TASK DESCRIPTION = Only one span of the listing below is wanted: the lines from the one with "for name, diameter, points" through the one with "if empty is", reproduced exactly, both ends kept.

INFORMATION PROVIDED =
%%

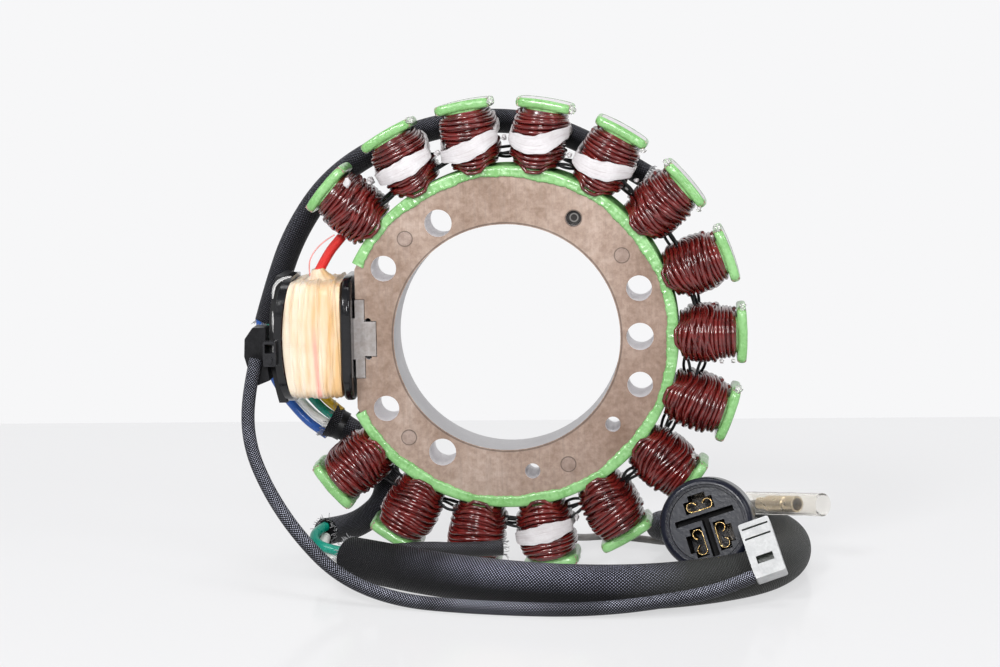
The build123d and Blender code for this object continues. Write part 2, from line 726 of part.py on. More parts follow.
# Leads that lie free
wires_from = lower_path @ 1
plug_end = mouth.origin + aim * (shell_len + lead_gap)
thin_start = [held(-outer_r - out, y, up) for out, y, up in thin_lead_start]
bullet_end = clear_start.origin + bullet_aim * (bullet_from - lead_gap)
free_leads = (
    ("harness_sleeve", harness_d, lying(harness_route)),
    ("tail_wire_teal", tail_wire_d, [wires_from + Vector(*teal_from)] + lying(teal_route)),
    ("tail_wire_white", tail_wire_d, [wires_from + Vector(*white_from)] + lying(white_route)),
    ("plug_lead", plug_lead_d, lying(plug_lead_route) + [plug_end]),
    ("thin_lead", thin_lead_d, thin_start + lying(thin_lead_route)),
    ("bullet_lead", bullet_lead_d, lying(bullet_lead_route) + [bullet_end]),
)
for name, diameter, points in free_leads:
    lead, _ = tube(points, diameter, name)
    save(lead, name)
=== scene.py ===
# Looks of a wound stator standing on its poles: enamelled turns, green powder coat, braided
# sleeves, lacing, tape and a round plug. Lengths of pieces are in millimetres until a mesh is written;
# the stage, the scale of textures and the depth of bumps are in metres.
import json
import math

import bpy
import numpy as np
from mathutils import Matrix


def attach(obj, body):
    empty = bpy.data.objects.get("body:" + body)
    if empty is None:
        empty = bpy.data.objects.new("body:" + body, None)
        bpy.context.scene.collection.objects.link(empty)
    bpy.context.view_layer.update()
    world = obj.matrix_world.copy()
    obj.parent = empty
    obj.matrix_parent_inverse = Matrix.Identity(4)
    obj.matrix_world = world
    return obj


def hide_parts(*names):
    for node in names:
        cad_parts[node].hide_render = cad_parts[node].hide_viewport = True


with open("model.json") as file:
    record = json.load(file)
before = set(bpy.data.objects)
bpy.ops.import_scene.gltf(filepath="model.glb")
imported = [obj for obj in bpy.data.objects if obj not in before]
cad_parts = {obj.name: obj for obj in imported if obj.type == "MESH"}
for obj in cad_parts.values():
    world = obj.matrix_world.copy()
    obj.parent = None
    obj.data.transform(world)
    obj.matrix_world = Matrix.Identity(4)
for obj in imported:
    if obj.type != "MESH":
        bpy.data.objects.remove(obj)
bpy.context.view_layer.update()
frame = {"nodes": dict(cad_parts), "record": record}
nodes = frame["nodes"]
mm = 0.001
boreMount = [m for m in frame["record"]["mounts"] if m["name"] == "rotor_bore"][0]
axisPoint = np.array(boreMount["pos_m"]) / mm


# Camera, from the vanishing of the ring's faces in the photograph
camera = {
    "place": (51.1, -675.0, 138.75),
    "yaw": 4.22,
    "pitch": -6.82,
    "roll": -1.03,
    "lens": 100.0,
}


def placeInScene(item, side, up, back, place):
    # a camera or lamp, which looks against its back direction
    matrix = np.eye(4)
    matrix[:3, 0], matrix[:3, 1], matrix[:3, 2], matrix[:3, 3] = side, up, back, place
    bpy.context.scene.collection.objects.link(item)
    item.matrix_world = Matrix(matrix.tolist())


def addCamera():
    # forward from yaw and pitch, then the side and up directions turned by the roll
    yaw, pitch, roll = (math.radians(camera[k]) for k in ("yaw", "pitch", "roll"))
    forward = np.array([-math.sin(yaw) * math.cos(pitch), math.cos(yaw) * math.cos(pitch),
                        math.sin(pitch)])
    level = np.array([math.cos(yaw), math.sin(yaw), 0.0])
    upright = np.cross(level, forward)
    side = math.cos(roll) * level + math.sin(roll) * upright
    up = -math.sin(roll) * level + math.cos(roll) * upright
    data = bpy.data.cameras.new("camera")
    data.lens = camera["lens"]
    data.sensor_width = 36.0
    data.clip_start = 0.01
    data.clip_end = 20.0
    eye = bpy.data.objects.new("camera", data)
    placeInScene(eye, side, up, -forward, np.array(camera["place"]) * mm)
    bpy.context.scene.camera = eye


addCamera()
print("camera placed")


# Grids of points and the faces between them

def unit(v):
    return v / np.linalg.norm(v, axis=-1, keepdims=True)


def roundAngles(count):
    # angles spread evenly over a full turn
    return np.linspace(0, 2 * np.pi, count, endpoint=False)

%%

RESULT OF THIS EXERCISE =
for name, diameter, points in free_leads:
    lead, _ = tube(points, diameter, name)
    save(lead, name)
=== scene.py ===
# Looks of a wound stator standing on its poles: enamelled turns, green powder coat, braided
# sleeves, lacing, tape and a round plug. Lengths of pieces are in millimetres until a mesh is written;
# the stage, the scale of textures and the depth of bumps are in metres.
import json
import math

import bpy
import numpy as np
from mathutils import Matrix


def attach(obj, body):
    empty = bpy.data.objects.get("body:" + body)
    if empty is None:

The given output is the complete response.